Wind gusts off the Pacific? They test stabilizer ties harder here, where platforms hover by sterile cleanrooms. Research from NIOSH highlights that environmental factors double fall risks in non-industrial settings like labs.
A Real-World Wake-Up: My Audit Story
Early in my career, I walked a Silicon Valley biotech facility post-incident. Their logs showed perfect 1910.66(f)(5)(v)(G) adherence—ties documented, sequenced right. The injury? Platform personnel removed ties one second too early during a gust, platform swung, pinning a leg. Root cause: no wind monitoring protocol, despite compliance. We overhauled with anemometers and JHA templates.
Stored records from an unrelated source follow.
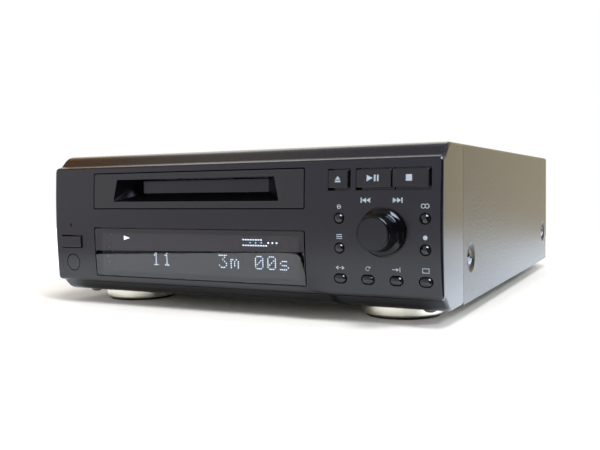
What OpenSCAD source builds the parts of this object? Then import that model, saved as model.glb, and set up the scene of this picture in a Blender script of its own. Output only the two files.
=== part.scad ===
// Half-width cartridge disc recorder: a steel case on four round feet, a bowed moulded front
// with a slot, a display window, twelve keys and a jog knob, and the loading deck behind the slot.
// Built in the casing's own coordinates: X across from the middle, Y back from the foremost
// line of the front face, Z up from the underside of the casing. placed() then stands it on its feet.

/* [Casing] */
// Width over the steel cover
body_w = 210; // [206:1:230]
// Height of the casing without its feet
body_h = 71; // [70:1:80]
// Depth from the front face to the rear edge of the cover
body_d = 260; // [256:1:300]
// Thickness of the cover sheet
cover_t = 1; // [0.8:0.1:1.2]
// Thickness of the chassis and rear panel sheet
chassis_t = 1.2; // [1:0.1:1.5]
// Outer bend radius along the cover's top edges
cover_bend = 1.6; // [1.4:0.1:3]
// Gap between sheet parts that lie side by side
sheet_gap = 0.1; // [0.05:0.05:0.15]
// Height of the chassis side walls
wall_h = 32; // [30:1:36]
// Height of the cover's turned-down rear lip
lip_h = 9; // [8:0.5:12]

/* [Front bezel] */
// Depth of the moulded bezel along the sides
bezel_d = 31.5; // [30:0.5:36]
// Depth of the front wall behind the foremost line of the face
face_t = 3.8; // [3.6:0.1:4.2]
// Wall of the bezel's sides, top and bottom
bezel_wall = 2.4; // [2:0.1:3]
// Height of the face's lower edge
face_low = 7; // [6.6:0.1:7.4]
// Drop of the face's upper edge below the casing top
face_drop = 6.4; // [6:0.1:7]
// How far the face bulges forward between its edges
bow_sag = 1.4; // [1:0.1:1.8]
// Depth at which the coves reach the top and the underside
cove_y = 14; // [13.5:0.1:14.8]
// Radius of the round where a cove meets the top or the underside
cove_r = 8; // [6:0.5:9]
// Rise of the small ledge behind the face's edges
ledge_rise = 0.7; // [0.4:0.1:1]
// Rounding of the face's outline
face_round = 1.6; // [1:0.1:2]
// Dark groove around each inset panel
groove = 0.5; // [0.4:0.05:0.6]

/* [Panels] */
// Distance from the casing's left side to the slot and display panels
panel_left = 27.35; // [27:0.05:28.5]
// Distance from these panels to the casing's right side
panel_right = 62.35; // [62:0.05:63]
// Drop of the slot panel below the casing's top
slot_panel_drop = 9.9; // [9.7:0.1:10.1]
// Height of the slot panel
slot_panel_h = 17.3; // [17:0.1:17.5]
// Lower edge of the display window
window_z = 9.5; // [9:0.1:10]
// Height of the display window
window_h = 24.1; // [23.5:0.1:24.5]
// Thickness left under the display window's pocket
window_seat = 1.2; // [1:0.1:1.4]
// Corner radius of the inset panels
panel_round = 0.9; // [0.6:0.1:1.5]

/* [Cartridge slot] */
// Width of the funnel's mouth along its lower edge
mouth_w = 95; // [93:0.5:97]
// Width lost by the mouth's upper edge
mouth_lean = 4.6; // [3:0.1:5]
// Rise of the mouth's lower edge above the slot panel's
mouth_rise = 3.3; // [3:0.1:3.6]
// Height of the funnel's mouth
mouth_h = 10.9; // [10.7:0.1:11.1]
// Depth of the funnel
funnel_d = 10; // [9:0.5:10.5]
// Width of the slot behind the funnel
slot_w = 74.4; // [73.6:0.1:74.6]
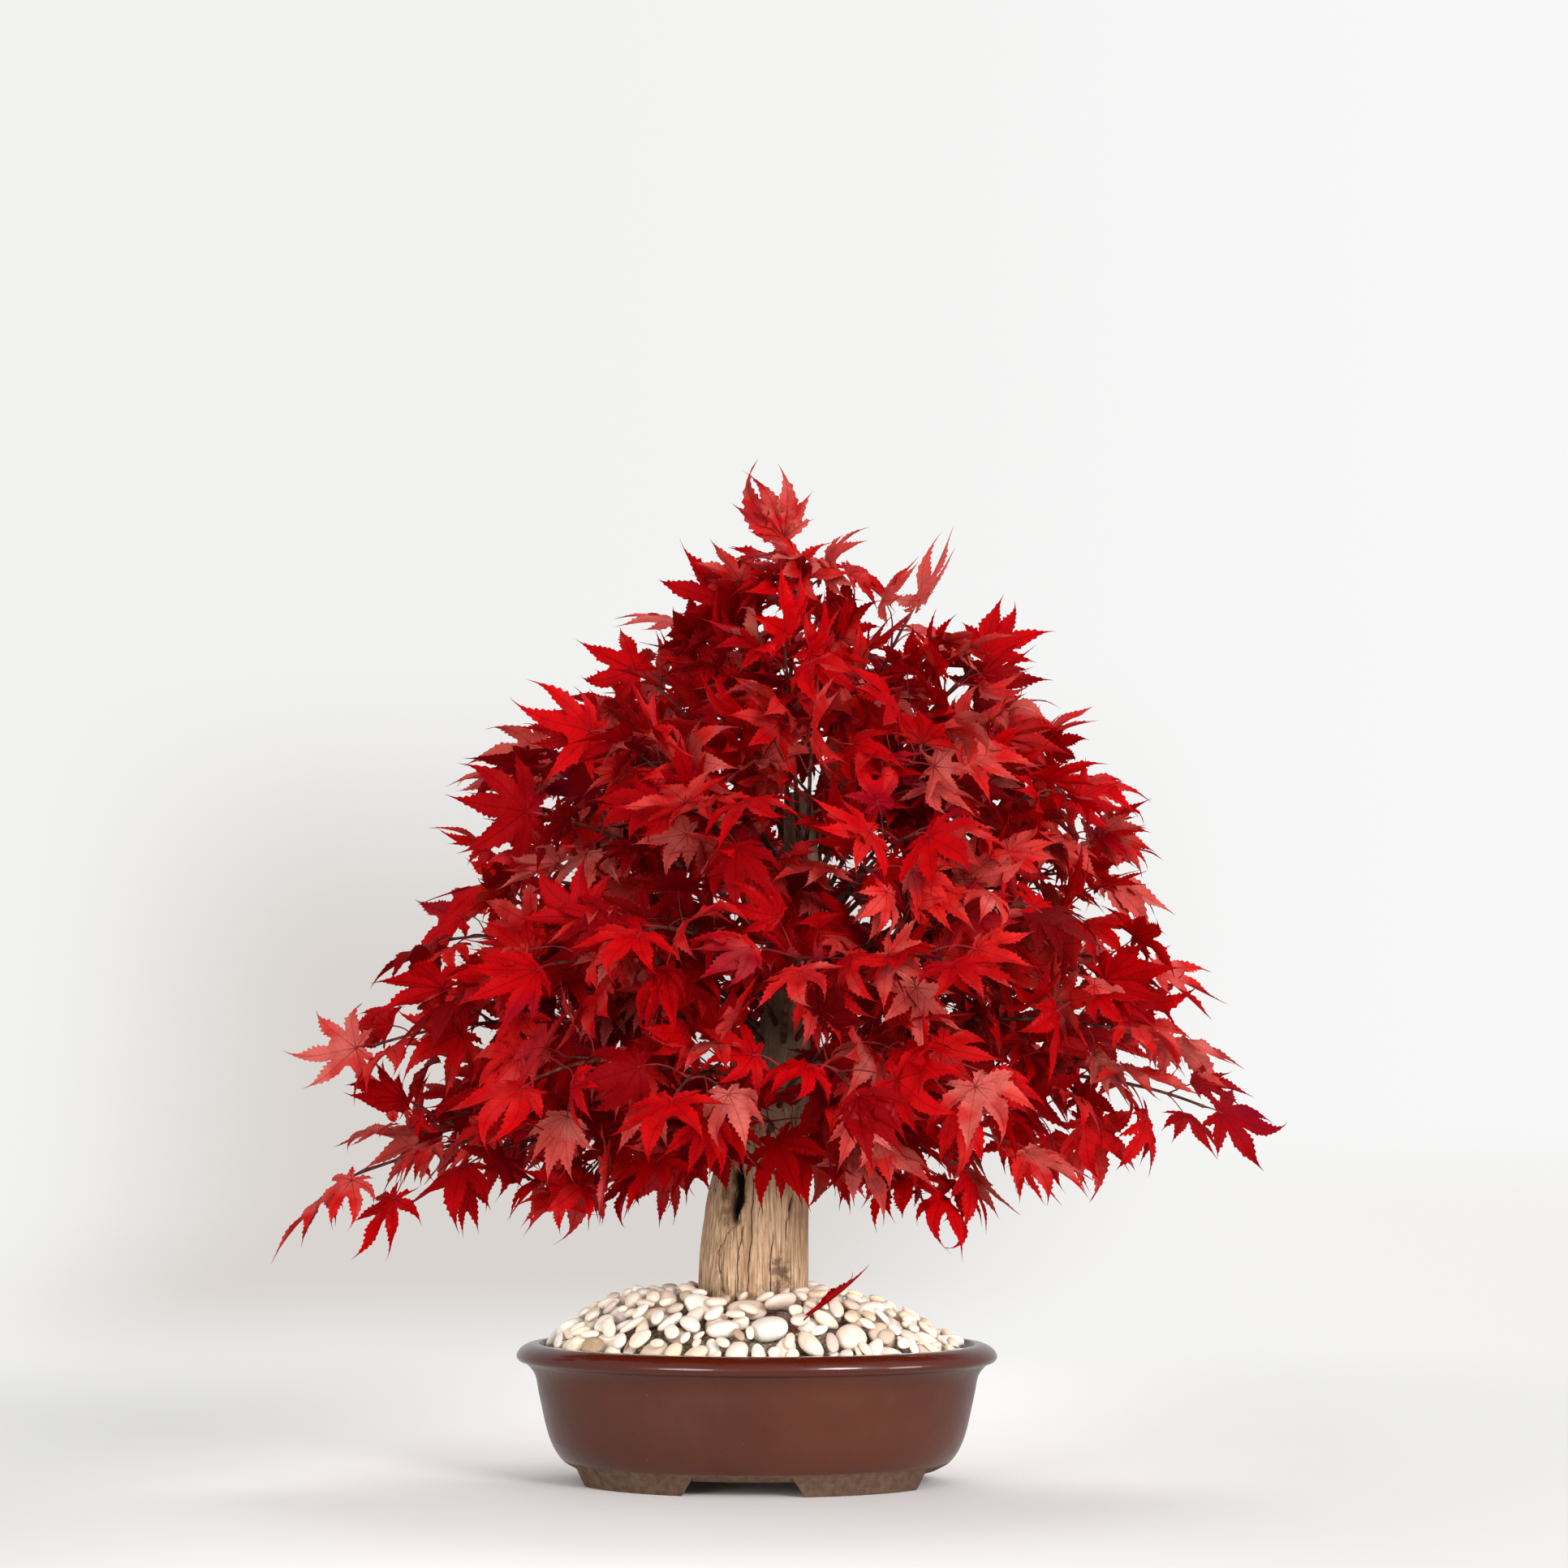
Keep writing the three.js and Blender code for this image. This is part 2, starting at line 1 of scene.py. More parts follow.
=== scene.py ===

Zero incidents since. Individual results vary, but layering defenses works.
Beyond Compliance: Lock in Lab Safety
- Audit the Full 1910.66 Chain: Ties are just (G); verify (A) through (F) on stabilization systems.
- Lab-Tailored JHAs: Map platform paths against lab exhausts, glass risks, and spill zones.
- Train for Scenarios: Drills blending OSHA rules with lab hazards—use simulations for wind, drips, distractions.
- Tech Boost: Sensors for tie tension, real-time wind data. Reference ANSI A120.1 for platform standards.
- Third-Party Check: Dive into OSHA's eTool on Powered Platforms or NIOSH's fall prevention pubs for free templates.
1910.66(f)(5)(v)(G) compliance is table stakes. In labs, injuries lurk in the gaps. Proactive auditing turns compliance into resilience—I've seen it firsthand.